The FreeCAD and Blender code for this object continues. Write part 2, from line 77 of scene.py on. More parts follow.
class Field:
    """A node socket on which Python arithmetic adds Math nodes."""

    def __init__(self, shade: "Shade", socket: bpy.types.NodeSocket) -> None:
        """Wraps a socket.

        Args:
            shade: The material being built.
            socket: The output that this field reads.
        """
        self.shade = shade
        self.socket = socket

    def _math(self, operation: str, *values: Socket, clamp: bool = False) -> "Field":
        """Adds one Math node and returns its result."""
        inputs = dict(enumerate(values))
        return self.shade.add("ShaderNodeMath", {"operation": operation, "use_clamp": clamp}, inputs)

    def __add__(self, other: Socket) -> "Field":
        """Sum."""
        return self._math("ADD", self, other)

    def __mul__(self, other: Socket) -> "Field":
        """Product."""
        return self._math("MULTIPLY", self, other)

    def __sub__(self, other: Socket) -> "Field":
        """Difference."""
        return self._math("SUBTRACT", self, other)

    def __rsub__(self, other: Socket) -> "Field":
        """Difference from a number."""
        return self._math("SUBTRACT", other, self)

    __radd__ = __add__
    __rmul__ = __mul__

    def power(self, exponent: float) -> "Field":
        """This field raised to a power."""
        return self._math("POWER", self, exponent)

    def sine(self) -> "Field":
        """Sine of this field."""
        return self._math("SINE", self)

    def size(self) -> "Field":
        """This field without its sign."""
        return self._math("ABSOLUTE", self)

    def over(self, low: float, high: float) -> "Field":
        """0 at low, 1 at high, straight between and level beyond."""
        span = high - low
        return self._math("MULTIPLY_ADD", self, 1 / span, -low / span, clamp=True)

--

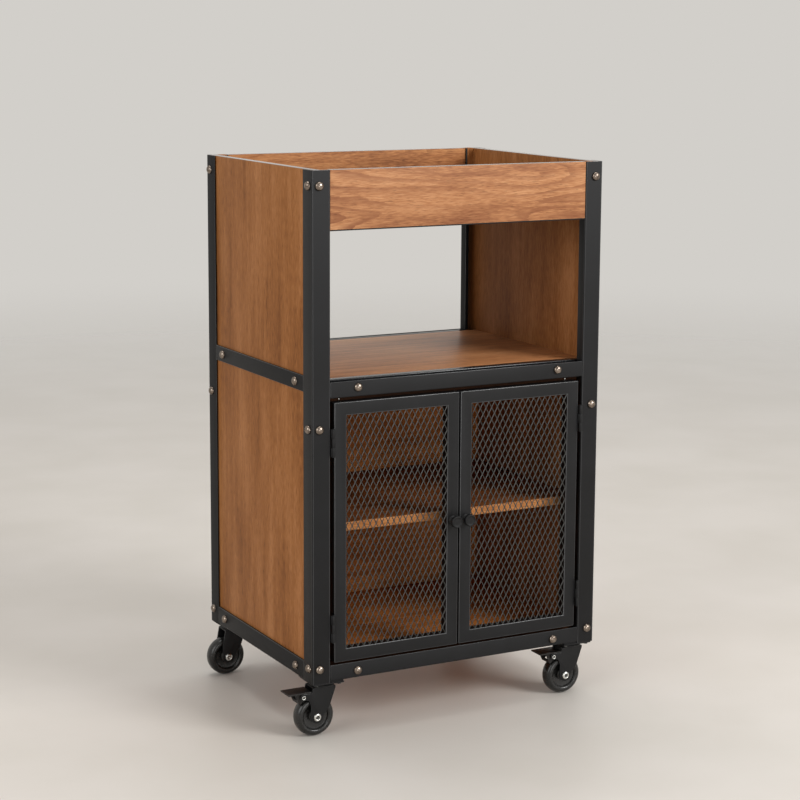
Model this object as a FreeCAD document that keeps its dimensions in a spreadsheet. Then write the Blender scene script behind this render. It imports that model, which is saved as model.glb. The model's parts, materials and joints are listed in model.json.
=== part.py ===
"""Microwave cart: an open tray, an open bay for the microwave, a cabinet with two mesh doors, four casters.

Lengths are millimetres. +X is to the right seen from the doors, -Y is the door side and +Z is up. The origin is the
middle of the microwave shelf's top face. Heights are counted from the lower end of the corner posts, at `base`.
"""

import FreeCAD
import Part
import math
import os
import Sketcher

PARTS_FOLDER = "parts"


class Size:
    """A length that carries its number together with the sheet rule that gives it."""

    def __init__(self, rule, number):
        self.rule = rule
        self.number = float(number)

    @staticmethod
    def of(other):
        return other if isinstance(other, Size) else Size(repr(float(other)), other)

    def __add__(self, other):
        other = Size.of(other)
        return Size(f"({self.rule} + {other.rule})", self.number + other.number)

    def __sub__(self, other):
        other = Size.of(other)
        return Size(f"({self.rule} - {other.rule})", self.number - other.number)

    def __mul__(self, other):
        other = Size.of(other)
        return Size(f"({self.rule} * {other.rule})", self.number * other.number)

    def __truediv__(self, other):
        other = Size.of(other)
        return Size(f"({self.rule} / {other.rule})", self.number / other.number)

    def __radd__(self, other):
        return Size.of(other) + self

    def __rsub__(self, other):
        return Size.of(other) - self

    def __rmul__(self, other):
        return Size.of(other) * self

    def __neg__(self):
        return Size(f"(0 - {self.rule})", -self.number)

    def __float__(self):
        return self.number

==

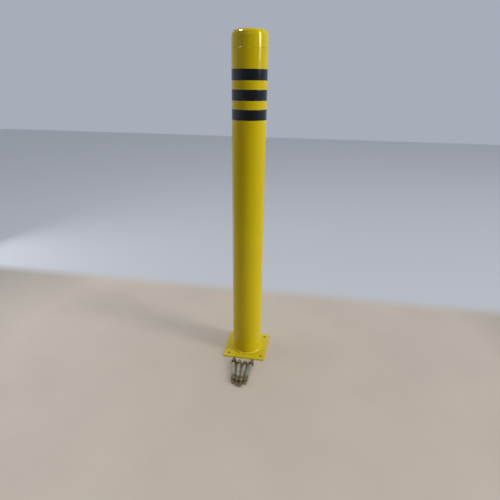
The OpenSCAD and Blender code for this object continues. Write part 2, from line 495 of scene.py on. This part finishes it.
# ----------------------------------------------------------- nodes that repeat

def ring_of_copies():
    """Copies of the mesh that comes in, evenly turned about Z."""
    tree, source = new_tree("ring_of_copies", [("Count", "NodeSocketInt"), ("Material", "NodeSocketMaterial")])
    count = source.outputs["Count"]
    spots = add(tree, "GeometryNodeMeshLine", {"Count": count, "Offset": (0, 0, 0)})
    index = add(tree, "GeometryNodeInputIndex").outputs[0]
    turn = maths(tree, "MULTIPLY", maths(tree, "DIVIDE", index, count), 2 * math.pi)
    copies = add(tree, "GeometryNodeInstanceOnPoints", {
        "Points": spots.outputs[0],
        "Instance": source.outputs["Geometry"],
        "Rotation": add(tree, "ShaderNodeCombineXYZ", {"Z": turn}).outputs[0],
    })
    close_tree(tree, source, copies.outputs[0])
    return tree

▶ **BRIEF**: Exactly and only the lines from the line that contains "The OpenSCAD and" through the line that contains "nodes that repeat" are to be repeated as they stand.

▶ **RESULT FOR THIS TASK**:
The OpenSCAD and Blender code for this object continues. Write part 2, from line 495 of scene.py on. This part finishes it.
# ----------------------------------------------------------- nodes that repeat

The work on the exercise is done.